Interestingly, Google said it is testing NFC base stations in Japan that let consumers tap the base station with their NFC-enabled phone to leave a rating or review for the place where the station is located. Google will also recommend other places consumers might like.

Google couldn’t do this in the U.S. because there is a paucity of NFC supporters, which is one of the challenges Wallet will face when it launches.

Google’s rival in this game, PayPal, is also a fan of mobile payments. Laura Chambers, senior director of PayPal Mobile, said the payments arm of eBay is logging up to $10 million in mobile payments a day and now projects $3 billion in mobile-payment transactions for the year.

“Mobile payments are growing at a rate we never could have imagined when we started processing them back in 2006,” Chambers said. “We first predicted $1.5 billion in 2011 mobile-payments volume.
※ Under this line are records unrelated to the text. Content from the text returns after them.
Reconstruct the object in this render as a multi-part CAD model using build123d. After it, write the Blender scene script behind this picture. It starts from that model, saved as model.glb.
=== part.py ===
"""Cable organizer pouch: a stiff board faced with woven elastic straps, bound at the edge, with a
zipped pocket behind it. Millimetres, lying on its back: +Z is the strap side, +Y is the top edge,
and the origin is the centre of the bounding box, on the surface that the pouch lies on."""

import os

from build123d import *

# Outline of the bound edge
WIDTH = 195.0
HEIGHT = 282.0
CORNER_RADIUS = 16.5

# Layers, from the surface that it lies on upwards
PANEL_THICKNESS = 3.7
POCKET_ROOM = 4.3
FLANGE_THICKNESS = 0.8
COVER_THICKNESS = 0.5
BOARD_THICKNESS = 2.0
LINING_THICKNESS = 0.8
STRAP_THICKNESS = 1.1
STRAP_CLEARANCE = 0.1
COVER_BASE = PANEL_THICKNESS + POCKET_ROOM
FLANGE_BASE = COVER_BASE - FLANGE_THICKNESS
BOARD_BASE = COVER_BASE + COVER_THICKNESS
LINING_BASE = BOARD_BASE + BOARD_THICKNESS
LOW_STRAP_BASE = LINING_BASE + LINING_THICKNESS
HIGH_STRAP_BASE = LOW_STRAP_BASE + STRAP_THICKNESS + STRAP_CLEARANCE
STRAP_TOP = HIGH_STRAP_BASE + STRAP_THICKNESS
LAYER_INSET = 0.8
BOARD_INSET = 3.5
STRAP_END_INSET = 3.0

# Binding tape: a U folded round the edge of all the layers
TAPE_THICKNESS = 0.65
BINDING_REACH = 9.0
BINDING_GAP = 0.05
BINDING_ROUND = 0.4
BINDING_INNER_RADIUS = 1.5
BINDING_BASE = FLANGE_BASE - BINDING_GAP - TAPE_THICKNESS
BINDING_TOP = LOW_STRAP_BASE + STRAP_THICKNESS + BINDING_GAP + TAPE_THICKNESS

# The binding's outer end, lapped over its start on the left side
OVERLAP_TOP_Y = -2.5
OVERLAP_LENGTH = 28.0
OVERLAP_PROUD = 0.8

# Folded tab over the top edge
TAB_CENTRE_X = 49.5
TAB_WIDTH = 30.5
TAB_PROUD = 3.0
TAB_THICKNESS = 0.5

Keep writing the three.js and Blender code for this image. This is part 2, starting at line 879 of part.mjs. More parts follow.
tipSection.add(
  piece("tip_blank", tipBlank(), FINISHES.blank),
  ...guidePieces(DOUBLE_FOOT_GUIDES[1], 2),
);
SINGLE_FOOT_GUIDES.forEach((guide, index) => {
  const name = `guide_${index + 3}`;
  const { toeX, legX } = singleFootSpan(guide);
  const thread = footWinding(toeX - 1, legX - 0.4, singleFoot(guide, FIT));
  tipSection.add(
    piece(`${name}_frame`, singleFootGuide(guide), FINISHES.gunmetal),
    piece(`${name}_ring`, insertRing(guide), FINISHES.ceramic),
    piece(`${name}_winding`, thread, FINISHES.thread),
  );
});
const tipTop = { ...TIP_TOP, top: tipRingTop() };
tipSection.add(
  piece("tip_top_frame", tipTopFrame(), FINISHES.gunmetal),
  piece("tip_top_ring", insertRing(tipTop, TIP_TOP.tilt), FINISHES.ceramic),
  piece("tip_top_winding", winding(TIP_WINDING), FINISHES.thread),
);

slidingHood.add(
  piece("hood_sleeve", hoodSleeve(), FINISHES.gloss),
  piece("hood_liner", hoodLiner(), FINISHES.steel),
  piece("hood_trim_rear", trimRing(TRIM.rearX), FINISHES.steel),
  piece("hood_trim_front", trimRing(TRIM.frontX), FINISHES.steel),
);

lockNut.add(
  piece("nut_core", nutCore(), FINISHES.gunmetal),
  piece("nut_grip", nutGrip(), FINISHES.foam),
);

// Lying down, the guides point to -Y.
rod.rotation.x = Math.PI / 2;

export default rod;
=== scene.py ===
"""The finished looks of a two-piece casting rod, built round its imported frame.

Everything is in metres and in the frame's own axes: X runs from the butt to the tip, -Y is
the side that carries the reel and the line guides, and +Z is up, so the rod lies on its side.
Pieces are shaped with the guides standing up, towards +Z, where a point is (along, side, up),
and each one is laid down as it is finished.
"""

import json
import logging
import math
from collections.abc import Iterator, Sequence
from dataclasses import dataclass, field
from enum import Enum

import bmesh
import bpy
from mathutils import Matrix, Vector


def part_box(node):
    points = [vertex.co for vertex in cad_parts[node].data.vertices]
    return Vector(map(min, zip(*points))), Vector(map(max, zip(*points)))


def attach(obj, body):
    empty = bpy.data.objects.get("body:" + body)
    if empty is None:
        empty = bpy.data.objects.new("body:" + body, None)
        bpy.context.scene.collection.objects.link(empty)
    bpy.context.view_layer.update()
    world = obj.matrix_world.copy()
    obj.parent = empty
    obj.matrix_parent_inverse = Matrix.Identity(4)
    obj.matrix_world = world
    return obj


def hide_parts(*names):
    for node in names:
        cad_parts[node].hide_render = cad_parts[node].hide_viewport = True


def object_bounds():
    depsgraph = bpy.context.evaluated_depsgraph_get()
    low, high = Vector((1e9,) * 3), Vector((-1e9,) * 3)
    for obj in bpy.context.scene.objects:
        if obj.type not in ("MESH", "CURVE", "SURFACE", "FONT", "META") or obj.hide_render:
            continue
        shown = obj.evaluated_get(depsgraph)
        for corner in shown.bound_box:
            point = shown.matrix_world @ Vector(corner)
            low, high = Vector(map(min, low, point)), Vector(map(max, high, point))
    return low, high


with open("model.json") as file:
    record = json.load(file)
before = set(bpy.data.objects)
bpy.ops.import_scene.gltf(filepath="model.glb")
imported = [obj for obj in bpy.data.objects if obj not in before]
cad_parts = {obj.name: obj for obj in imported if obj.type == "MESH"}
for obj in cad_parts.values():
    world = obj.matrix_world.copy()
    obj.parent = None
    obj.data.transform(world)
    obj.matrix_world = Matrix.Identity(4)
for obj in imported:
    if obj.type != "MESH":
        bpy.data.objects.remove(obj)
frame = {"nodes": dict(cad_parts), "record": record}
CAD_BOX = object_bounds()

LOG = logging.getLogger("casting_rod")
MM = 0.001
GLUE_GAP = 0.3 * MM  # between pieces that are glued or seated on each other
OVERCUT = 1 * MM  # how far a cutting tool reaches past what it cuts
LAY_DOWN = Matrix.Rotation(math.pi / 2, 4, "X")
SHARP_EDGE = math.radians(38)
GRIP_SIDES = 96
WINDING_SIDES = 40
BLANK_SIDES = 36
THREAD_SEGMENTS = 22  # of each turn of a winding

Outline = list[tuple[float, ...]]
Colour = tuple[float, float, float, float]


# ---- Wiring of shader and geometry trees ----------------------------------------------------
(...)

At our analyst day in February, we upped that to $2 billion, and just a few months later, we have now added another billion to that number.”

Moreover, PayPal currently sees 8 million customers regularly making purchases on their mobile phones, up from a previously reported 6 million users.

Google Wallet and PayPal Mobile have different approaches honed by great brands. PayPal’s mobile payments are organic, as the company is associated with virtually every major financial-service player.

Google is trying to win the hands of retailers, local merchants and, eventually, consumers. Both companies appear poised for a long, drawn-out battle.